— BEGIN Source material —

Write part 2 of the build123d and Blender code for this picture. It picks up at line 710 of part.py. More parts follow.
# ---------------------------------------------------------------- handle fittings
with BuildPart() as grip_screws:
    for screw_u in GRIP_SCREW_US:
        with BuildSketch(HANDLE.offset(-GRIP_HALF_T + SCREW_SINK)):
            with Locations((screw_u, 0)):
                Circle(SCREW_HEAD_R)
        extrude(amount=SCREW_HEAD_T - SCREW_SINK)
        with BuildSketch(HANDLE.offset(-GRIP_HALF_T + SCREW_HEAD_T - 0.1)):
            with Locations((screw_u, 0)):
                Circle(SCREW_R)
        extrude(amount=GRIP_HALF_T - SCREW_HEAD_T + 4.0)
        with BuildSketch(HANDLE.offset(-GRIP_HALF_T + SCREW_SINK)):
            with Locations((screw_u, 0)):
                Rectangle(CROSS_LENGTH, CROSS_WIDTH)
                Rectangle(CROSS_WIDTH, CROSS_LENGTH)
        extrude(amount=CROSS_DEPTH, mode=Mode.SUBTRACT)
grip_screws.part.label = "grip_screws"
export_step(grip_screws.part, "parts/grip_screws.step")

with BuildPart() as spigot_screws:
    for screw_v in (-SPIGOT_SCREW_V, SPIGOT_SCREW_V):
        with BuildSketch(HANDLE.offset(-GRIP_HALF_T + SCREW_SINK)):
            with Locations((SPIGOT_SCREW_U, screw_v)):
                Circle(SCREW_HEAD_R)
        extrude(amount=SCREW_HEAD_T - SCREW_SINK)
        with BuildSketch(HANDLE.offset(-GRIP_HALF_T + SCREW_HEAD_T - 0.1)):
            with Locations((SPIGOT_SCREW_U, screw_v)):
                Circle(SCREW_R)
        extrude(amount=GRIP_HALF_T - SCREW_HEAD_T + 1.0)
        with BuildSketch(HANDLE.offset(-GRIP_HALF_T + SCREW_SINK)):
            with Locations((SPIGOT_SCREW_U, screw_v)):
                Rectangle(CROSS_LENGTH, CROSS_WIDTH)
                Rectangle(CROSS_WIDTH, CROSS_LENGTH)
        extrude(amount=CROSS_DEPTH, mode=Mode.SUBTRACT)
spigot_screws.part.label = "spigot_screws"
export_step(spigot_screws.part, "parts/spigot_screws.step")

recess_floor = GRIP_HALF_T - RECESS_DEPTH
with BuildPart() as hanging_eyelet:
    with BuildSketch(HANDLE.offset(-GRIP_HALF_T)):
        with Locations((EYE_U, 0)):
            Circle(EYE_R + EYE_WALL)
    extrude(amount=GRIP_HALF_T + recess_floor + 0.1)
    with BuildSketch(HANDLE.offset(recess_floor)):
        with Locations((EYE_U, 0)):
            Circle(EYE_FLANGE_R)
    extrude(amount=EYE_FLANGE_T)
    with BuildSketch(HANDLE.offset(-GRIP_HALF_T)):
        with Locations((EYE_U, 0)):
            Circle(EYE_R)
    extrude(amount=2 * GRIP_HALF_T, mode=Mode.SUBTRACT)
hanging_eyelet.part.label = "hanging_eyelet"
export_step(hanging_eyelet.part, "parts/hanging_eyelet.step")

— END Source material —
— BEGIN Source material —

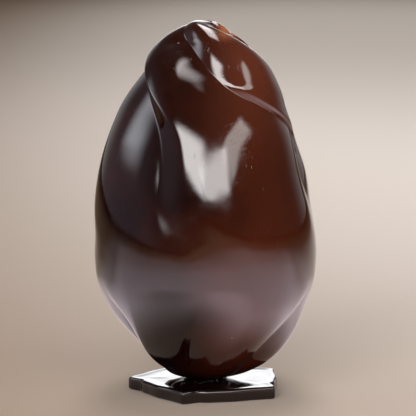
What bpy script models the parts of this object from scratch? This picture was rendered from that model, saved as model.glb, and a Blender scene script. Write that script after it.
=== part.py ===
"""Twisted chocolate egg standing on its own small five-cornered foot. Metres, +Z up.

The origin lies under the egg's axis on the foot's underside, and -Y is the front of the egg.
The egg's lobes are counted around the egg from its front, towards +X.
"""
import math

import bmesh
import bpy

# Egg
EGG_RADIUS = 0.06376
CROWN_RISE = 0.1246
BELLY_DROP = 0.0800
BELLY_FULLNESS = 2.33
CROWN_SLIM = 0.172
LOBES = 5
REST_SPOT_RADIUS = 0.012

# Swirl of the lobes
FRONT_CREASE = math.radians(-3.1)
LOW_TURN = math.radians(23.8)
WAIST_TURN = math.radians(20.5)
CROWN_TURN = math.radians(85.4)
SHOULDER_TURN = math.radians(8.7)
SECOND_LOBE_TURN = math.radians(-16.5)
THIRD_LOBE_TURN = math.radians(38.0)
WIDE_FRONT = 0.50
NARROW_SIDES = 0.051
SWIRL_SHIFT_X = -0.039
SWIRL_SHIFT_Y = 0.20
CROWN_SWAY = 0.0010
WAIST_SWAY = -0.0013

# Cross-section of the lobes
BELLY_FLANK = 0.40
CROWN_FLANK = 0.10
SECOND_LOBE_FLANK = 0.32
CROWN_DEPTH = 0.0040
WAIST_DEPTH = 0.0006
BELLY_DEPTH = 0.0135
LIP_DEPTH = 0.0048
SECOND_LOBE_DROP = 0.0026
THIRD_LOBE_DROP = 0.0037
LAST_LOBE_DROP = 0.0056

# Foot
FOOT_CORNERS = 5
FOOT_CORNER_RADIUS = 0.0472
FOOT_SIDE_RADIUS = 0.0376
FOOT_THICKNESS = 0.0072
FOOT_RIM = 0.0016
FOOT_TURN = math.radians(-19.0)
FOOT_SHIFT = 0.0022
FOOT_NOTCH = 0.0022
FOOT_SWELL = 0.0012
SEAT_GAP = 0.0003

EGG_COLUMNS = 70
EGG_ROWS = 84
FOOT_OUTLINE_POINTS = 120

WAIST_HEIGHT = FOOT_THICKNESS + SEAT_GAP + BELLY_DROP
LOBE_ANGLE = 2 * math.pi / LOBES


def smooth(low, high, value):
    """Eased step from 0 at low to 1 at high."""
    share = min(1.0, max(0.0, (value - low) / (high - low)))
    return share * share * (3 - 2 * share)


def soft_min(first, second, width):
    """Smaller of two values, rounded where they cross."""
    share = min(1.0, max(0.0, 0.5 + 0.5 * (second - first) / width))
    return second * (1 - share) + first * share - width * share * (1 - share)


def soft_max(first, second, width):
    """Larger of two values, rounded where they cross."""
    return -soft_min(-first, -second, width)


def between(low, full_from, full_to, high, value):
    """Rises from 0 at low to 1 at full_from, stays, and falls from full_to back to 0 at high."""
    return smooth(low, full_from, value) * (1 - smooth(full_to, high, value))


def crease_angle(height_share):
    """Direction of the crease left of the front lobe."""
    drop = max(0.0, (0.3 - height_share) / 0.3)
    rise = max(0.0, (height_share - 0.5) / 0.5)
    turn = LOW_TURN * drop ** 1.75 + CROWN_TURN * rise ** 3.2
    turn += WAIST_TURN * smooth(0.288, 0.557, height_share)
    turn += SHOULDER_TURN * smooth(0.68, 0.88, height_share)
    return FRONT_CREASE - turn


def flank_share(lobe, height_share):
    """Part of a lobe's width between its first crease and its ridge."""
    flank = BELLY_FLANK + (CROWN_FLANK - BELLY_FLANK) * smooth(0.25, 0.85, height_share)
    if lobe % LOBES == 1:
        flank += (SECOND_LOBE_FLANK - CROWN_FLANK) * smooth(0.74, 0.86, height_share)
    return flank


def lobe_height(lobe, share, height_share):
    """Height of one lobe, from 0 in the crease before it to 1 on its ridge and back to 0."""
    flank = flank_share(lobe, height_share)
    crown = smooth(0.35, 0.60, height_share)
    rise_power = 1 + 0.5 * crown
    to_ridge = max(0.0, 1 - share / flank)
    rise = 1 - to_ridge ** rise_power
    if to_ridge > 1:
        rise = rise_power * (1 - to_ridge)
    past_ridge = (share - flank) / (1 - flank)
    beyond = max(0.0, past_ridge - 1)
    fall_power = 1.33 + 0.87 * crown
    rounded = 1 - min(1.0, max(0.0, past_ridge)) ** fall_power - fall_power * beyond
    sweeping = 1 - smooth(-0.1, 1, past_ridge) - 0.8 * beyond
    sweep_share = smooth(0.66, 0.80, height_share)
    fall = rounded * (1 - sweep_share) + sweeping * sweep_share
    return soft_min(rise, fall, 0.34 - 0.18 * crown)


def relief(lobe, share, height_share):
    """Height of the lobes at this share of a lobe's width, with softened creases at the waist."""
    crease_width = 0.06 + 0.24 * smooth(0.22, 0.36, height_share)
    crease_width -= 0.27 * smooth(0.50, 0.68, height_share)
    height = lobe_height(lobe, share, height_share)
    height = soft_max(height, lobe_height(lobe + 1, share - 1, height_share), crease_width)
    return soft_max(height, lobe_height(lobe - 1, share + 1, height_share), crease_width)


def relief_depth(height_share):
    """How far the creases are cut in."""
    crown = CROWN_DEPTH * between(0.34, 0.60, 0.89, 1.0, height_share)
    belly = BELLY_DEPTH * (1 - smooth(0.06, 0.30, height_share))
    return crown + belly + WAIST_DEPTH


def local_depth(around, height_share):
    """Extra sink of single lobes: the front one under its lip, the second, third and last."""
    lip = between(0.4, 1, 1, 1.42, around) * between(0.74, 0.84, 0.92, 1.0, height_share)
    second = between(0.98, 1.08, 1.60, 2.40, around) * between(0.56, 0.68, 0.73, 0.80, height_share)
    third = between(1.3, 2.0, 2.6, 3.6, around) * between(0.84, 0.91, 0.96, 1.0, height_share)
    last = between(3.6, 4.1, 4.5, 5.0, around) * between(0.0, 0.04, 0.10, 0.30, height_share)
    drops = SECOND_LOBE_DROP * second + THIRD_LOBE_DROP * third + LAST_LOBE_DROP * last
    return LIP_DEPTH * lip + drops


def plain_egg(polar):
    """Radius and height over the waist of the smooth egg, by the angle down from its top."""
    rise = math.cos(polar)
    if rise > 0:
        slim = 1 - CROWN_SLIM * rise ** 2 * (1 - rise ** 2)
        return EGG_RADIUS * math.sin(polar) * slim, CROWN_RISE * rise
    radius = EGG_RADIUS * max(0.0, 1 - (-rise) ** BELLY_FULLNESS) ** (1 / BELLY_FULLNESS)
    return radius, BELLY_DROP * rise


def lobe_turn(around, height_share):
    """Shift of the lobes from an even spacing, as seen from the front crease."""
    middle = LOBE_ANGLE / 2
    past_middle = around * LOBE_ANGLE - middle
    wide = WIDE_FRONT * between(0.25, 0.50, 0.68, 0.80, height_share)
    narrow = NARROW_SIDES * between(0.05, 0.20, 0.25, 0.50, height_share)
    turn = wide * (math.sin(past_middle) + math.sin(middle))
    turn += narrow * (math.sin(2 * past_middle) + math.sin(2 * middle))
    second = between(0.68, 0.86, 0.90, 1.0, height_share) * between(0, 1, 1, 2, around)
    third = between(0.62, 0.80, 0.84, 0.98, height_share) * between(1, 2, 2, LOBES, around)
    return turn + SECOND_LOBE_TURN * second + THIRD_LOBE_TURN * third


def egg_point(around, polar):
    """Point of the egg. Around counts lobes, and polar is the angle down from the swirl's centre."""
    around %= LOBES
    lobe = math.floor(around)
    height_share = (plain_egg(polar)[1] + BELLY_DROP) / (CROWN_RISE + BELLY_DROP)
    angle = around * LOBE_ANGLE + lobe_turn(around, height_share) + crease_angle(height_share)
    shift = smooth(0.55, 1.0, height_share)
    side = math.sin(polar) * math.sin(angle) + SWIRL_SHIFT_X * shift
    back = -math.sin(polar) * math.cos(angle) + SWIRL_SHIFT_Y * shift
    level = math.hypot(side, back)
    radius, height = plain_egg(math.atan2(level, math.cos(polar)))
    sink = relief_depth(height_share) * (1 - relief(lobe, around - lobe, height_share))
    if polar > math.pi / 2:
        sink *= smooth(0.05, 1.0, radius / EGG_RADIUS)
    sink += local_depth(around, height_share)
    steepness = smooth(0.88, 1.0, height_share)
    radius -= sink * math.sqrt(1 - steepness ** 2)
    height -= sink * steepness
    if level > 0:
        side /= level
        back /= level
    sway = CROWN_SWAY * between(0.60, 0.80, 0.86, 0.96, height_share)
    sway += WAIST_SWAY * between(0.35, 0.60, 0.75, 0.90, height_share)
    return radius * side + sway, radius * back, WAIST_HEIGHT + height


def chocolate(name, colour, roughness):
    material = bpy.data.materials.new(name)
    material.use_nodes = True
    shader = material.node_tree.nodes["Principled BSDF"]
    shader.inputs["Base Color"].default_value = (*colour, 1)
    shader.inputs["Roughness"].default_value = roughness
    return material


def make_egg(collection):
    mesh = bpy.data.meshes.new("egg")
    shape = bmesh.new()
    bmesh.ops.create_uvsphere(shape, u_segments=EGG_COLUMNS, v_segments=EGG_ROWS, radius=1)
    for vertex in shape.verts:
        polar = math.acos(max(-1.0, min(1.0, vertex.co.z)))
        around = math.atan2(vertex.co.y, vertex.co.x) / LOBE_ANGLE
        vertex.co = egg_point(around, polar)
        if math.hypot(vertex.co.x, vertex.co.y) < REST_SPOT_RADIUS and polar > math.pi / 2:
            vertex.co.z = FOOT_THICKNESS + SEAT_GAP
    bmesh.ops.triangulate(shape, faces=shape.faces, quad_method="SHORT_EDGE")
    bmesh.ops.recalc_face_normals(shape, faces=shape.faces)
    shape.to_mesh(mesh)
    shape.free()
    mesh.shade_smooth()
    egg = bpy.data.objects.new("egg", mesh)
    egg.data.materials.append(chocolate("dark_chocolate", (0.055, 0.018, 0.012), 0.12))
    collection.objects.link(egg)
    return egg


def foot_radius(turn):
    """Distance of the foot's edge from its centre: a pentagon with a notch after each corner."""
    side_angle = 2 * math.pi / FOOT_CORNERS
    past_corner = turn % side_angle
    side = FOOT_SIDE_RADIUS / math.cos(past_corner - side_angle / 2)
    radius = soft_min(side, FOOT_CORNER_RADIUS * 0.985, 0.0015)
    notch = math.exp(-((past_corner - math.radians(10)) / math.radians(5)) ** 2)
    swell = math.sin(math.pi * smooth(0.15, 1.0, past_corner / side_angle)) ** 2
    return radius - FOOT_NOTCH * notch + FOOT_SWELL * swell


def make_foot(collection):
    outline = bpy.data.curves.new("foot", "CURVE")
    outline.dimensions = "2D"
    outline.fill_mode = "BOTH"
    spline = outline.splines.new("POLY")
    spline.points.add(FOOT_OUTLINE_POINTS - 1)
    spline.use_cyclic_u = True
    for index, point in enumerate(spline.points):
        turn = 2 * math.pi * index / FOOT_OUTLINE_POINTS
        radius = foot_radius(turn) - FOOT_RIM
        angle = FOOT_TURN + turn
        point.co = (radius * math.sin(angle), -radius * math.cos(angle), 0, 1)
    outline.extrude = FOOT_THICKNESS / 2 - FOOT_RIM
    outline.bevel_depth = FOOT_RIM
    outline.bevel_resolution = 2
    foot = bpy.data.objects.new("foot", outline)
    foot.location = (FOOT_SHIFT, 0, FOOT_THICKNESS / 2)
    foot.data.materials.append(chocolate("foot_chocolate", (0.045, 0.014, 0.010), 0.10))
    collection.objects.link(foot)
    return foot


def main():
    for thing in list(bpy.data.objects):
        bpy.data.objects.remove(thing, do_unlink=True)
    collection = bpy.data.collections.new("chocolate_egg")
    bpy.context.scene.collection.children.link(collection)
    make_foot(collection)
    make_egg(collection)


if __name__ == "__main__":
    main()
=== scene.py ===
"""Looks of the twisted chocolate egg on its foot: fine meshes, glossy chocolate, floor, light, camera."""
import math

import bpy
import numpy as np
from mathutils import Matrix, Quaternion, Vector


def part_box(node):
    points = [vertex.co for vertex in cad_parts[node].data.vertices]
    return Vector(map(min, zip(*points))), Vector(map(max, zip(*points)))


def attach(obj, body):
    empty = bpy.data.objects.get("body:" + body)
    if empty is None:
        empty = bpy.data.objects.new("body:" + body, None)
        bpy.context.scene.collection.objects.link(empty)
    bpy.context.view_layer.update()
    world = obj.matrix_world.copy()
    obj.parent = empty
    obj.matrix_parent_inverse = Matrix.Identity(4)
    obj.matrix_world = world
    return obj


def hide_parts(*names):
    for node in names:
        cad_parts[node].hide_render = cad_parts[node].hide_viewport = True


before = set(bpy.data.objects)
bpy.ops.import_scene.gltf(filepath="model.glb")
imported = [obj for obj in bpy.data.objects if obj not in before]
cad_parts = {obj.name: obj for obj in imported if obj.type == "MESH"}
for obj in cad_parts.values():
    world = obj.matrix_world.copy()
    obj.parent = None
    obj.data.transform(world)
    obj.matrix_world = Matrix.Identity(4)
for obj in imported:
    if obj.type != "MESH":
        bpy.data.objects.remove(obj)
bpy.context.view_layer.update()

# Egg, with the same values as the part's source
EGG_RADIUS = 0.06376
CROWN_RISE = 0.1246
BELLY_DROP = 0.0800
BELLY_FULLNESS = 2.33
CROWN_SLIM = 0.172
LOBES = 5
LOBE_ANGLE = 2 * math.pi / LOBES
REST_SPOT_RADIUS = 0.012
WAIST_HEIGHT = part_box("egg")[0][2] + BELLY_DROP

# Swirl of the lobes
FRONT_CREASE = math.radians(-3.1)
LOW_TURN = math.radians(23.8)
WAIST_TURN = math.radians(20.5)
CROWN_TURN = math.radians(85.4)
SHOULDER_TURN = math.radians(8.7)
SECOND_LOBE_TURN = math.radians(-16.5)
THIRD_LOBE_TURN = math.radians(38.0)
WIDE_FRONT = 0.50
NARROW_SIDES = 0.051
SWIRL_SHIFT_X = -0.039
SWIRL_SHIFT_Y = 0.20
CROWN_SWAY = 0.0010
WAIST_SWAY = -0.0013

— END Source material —

Directive
Give only the number of lines in the records that contain the string "model".

Solved exercise
2